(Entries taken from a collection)
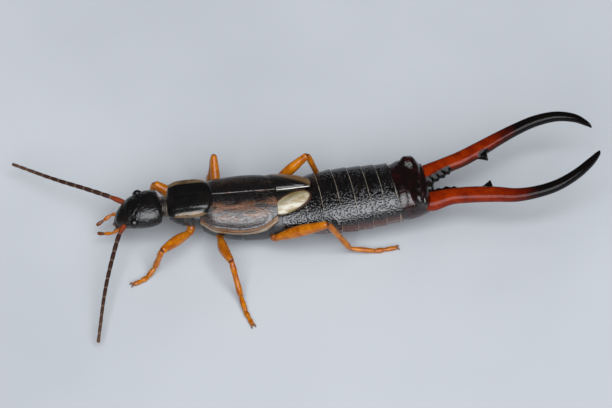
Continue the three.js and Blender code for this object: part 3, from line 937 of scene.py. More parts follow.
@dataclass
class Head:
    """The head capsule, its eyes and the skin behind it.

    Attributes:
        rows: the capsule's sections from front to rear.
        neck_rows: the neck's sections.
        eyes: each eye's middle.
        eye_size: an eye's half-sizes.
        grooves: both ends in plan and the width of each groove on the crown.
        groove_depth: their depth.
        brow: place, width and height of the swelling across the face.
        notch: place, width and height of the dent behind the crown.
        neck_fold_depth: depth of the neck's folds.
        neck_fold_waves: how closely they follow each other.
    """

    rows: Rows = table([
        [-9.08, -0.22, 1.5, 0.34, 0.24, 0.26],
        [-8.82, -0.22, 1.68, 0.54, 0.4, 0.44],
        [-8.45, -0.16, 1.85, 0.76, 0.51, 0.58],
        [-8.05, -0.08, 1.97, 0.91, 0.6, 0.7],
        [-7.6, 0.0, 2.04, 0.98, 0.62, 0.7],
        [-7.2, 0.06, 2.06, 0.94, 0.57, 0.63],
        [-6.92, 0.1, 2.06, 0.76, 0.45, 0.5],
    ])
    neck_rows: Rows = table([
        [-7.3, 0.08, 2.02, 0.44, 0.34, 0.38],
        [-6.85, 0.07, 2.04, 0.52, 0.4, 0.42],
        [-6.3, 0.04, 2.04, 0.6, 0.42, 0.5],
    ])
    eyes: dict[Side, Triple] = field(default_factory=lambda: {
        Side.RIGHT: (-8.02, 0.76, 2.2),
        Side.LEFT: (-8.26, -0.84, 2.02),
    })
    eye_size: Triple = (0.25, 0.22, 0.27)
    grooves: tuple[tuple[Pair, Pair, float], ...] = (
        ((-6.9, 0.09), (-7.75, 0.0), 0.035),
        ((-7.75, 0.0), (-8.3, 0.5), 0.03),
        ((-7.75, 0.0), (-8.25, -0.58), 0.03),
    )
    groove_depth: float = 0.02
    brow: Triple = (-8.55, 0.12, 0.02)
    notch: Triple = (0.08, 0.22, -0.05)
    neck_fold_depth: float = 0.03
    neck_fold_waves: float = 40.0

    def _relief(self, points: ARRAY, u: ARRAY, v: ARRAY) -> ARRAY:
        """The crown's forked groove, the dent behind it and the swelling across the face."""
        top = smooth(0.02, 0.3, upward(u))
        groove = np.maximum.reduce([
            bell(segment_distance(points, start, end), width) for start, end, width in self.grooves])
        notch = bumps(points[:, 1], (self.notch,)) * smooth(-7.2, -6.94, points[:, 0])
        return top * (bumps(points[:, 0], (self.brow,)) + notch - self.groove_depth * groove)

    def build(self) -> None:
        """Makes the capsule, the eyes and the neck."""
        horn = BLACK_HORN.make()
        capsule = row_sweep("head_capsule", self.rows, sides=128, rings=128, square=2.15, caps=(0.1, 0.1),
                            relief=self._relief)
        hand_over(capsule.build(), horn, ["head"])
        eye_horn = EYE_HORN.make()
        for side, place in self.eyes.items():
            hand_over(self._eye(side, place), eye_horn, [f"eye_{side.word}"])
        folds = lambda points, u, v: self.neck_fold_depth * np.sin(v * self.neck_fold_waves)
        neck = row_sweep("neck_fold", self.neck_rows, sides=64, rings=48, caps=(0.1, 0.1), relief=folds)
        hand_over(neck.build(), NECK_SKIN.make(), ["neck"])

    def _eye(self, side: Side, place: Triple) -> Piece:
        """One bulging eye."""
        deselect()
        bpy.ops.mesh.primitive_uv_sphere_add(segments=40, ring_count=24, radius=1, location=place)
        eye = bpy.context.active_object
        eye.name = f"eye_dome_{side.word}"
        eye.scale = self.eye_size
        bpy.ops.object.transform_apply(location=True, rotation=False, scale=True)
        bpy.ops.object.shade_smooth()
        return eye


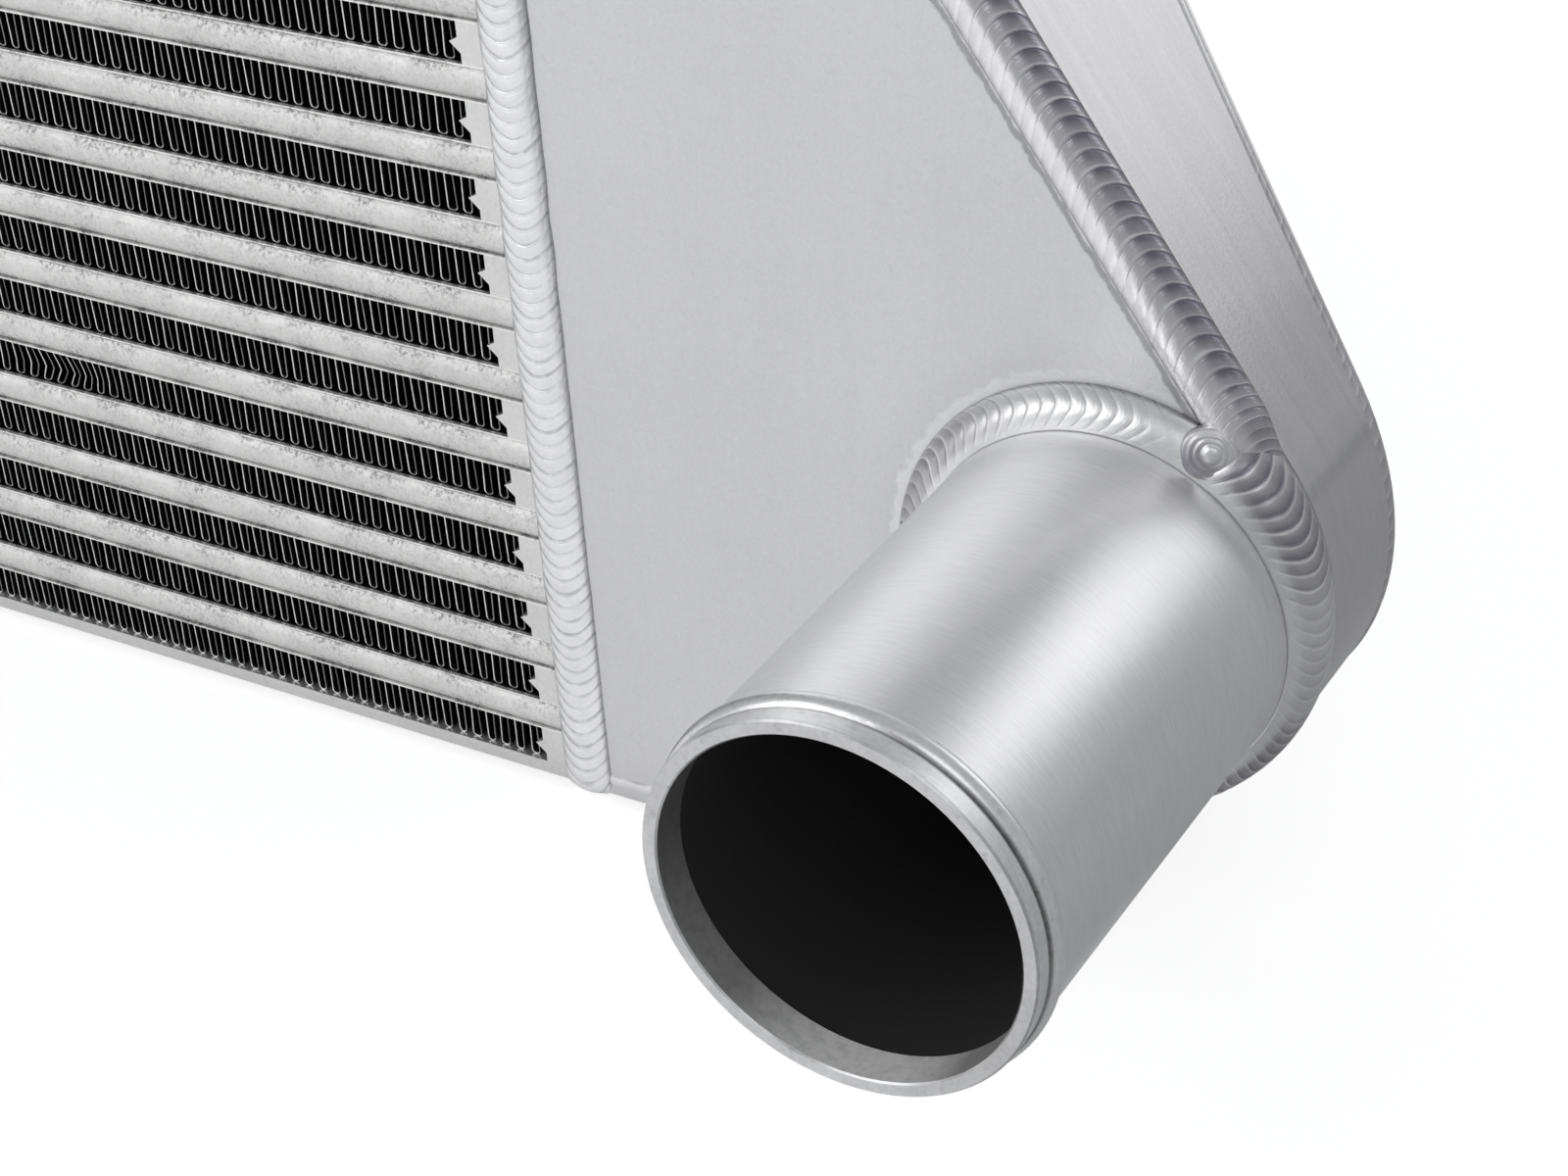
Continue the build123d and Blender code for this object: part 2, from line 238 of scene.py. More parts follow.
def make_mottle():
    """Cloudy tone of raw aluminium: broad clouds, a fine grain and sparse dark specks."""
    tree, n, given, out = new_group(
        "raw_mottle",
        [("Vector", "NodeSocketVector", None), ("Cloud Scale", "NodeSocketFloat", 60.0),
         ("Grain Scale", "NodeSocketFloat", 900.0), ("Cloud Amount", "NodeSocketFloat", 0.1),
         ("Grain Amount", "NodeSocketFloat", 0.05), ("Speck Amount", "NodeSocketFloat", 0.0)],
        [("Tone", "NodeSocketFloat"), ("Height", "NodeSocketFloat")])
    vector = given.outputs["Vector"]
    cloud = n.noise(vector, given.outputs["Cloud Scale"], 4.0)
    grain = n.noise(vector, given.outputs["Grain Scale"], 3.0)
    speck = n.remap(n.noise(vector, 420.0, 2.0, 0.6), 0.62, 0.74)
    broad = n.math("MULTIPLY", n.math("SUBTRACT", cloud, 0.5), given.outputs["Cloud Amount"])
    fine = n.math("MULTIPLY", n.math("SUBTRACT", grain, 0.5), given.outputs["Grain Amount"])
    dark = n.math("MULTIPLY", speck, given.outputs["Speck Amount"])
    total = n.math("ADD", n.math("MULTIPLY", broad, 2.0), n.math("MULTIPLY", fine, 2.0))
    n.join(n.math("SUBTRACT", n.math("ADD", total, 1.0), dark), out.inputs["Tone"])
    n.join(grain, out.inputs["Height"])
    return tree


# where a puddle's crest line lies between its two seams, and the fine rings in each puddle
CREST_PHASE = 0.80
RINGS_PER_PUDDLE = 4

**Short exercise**
The records above must be repeated exactly, every one of them.

**Task output**
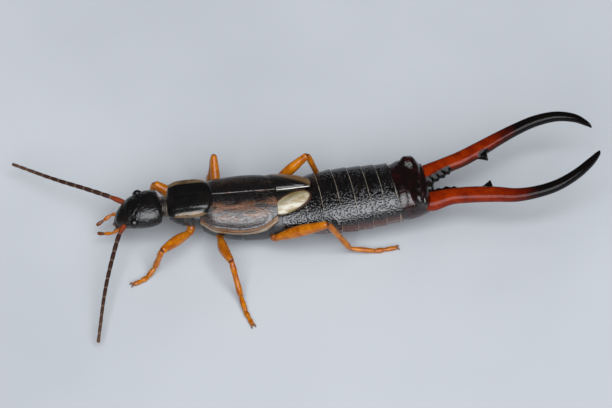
Continue the three.js and Blender code for this object: part 3, from line 937 of scene.py. More parts follow.
@dataclass
class Head:
    """The head capsule, its eyes and the skin behind it.

    Attributes:
        rows: the capsule's sections from front to rear.
        neck_rows: the neck's sections.
        eyes: each eye's middle.
        eye_size: an eye's half-sizes.
        grooves: both ends in plan and the width of each groove on the crown.
        groove_depth: their depth.
        brow: place, width and height of the swelling across the face.
        notch: place, width and height of the dent behind the crown.
        neck_fold_depth: depth of the neck's folds.
        neck_fold_waves: how closely they follow each other.
    """

    rows: Rows = table([
        [-9.08, -0.22, 1.5, 0.34, 0.24, 0.26],
        [-8.82, -0.22, 1.68, 0.54, 0.4, 0.44],
        [-8.45, -0.16, 1.85, 0.76, 0.51, 0.58],
        [-8.05, -0.08, 1.97, 0.91, 0.6, 0.7],
        [-7.6, 0.0, 2.04, 0.98, 0.62, 0.7],
        [-7.2, 0.06, 2.06, 0.94, 0.57, 0.63],
        [-6.92, 0.1, 2.06, 0.76, 0.45, 0.5],
    ])
    neck_rows: Rows = table([
        [-7.3, 0.08, 2.02, 0.44, 0.34, 0.38],
        [-6.85, 0.07, 2.04, 0.52, 0.4, 0.42],
        [-6.3, 0.04, 2.04, 0.6, 0.42, 0.5],
    ])
    eyes: dict[Side, Triple] = field(default_factory=lambda: {
        Side.RIGHT: (-8.02, 0.76, 2.2),
        Side.LEFT: (-8.26, -0.84, 2.02),
    })
    eye_size: Triple = (0.25, 0.22, 0.27)
    grooves: tuple[tuple[Pair, Pair, float], ...] = (
        ((-6.9, 0.09), (-7.75, 0.0), 0.035),
        ((-7.75, 0.0), (-8.3, 0.5), 0.03),
        ((-7.75, 0.0), (-8.25, -0.58), 0.03),
    )
    groove_depth: float = 0.02
    brow: Triple = (-8.55, 0.12, 0.02)
    notch: Triple = (0.08, 0.22, -0.05)
    neck_fold_depth: float = 0.03
    neck_fold_waves: float = 40.0

    def _relief(self, points: ARRAY, u: ARRAY, v: ARRAY) -> ARRAY:
        """The crown's forked groove, the dent behind it and the swelling across the face."""
        top = smooth(0.02, 0.3, upward(u))
        groove = np.maximum.reduce([
            bell(segment_distance(points, start, end), width) for start, end, width in self.grooves])
        notch = bumps(points[:, 1], (self.notch,)) * smooth(-7.2, -6.94, points[:, 0])
        return top * (bumps(points[:, 0], (self.brow,)) + notch - self.groove_depth * groove)

    def build(self) -> None:
        """Makes the capsule, the eyes and the neck."""
        horn = BLACK_HORN.make()
        capsule = row_sweep("head_capsule", self.rows, sides=128, rings=128, square=2.15, caps=(0.1, 0.1),
                            relief=self._relief)
        hand_over(capsule.build(), horn, ["head"])
        eye_horn = EYE_HORN.make()
        for side, place in self.eyes.items():
            hand_over(self._eye(side, place), eye_horn, [f"eye_{side.word}"])
        folds = lambda points, u, v: self.neck_fold_depth * np.sin(v * self.neck_fold_waves)
        neck = row_sweep("neck_fold", self.neck_rows, sides=64, rings=48, caps=(0.1, 0.1), relief=folds)
        hand_over(neck.build(), NECK_SKIN.make(), ["neck"])

    def _eye(self, side: Side, place: Triple) -> Piece:
        """One bulging eye."""
        deselect()
        bpy.ops.mesh.primitive_uv_sphere_add(segments=40, ring_count=24, radius=1, location=place)
        eye = bpy.context.active_object
        eye.name = f"eye_dome_{side.word}"
        eye.scale = self.eye_size
        bpy.ops.object.transform_apply(location=True, rotation=False, scale=True)
        bpy.ops.object.shade_smooth()
        return eye


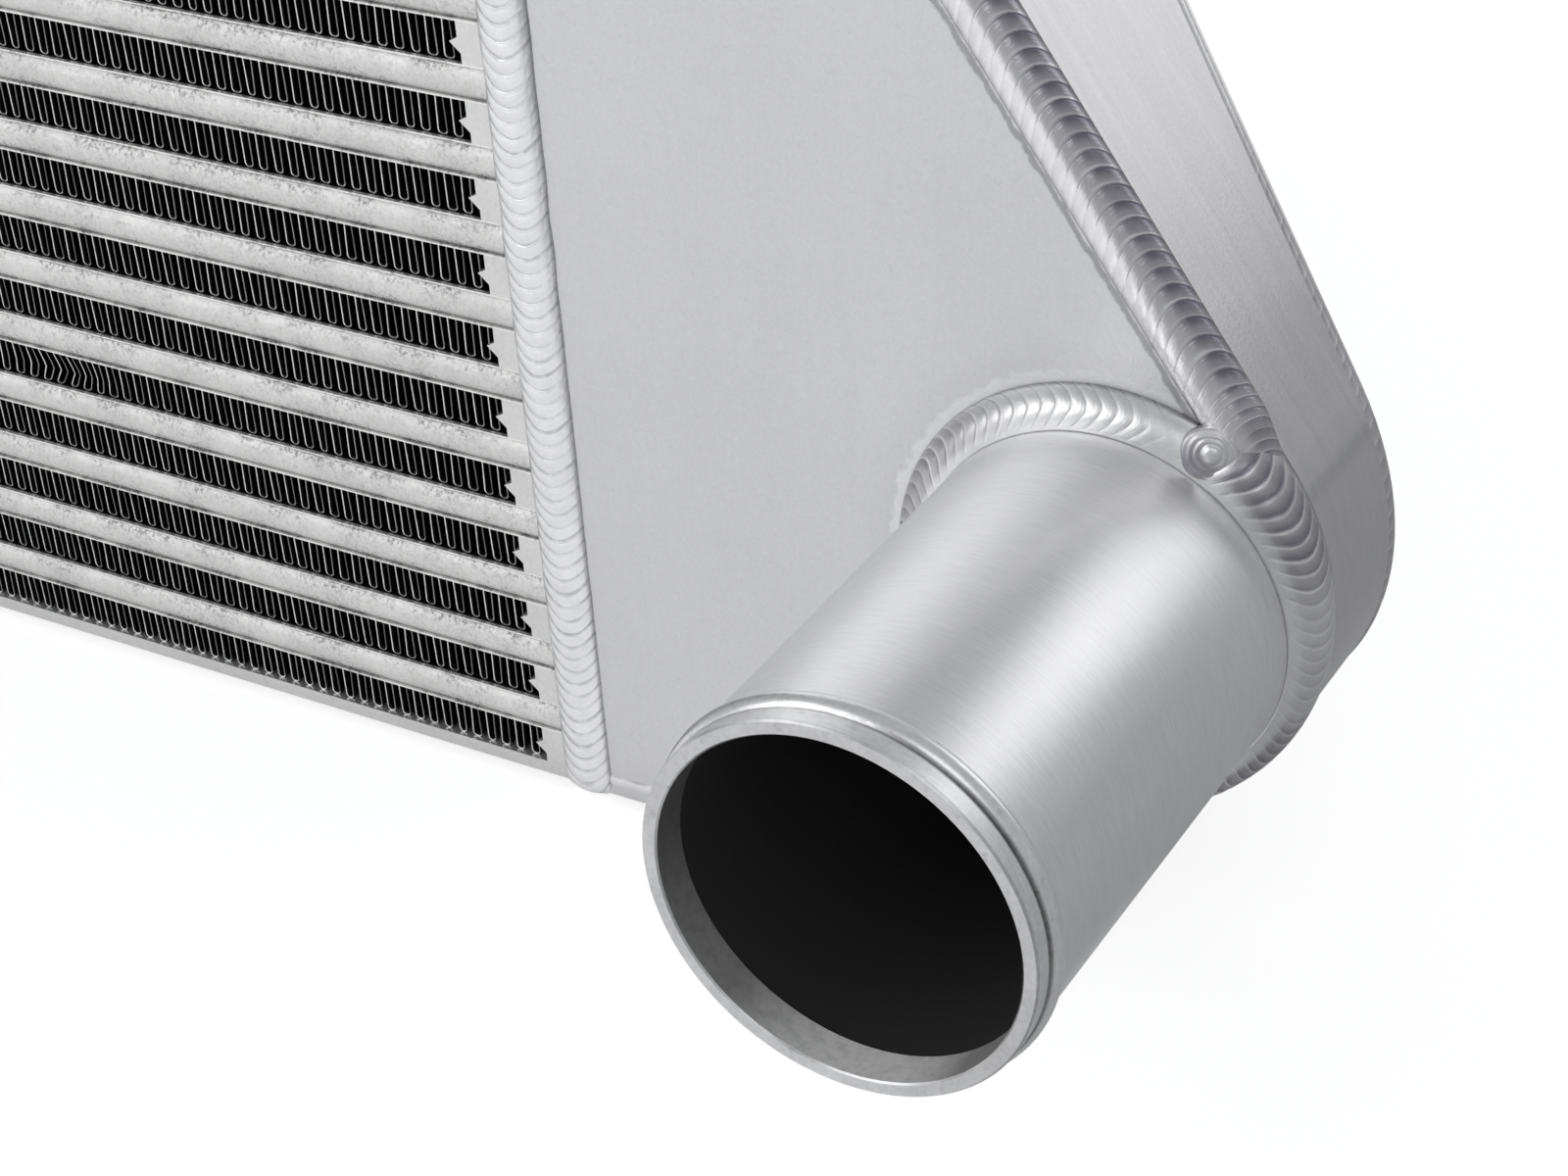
Continue the build123d and Blender code for this object: part 2, from line 238 of scene.py. More parts follow.
def make_mottle():
    """Cloudy tone of raw aluminium: broad clouds, a fine grain and sparse dark specks."""
    tree, n, given, out = new_group(
        "raw_mottle",
        [("Vector", "NodeSocketVector", None), ("Cloud Scale", "NodeSocketFloat", 60.0),
         ("Grain Scale", "NodeSocketFloat", 900.0), ("Cloud Amount", "NodeSocketFloat", 0.1),
         ("Grain Amount", "NodeSocketFloat", 0.05), ("Speck Amount", "NodeSocketFloat", 0.0)],
        [("Tone", "NodeSocketFloat"), ("Height", "NodeSocketFloat")])
    vector = given.outputs["Vector"]
    cloud = n.noise(vector, given.outputs["Cloud Scale"], 4.0)
    grain = n.noise(vector, given.outputs["Grain Scale"], 3.0)
    speck = n.remap(n.noise(vector, 420.0, 2.0, 0.6), 0.62, 0.74)
    broad = n.math("MULTIPLY", n.math("SUBTRACT", cloud, 0.5), given.outputs["Cloud Amount"])
    fine = n.math("MULTIPLY", n.math("SUBTRACT", grain, 0.5), given.outputs["Grain Amount"])
    dark = n.math("MULTIPLY", speck, given.outputs["Speck Amount"])
    total = n.math("ADD", n.math("MULTIPLY", broad, 2.0), n.math("MULTIPLY", fine, 2.0))
    n.join(n.math("SUBTRACT", n.math("ADD", total, 1.0), dark), out.inputs["Tone"])
    n.join(grain, out.inputs["Height"])
    return tree


# where a puddle's crest line lies between its two seams, and the fine rings in each puddle
CREST_PHASE = 0.80
RINGS_PER_PUDDLE = 4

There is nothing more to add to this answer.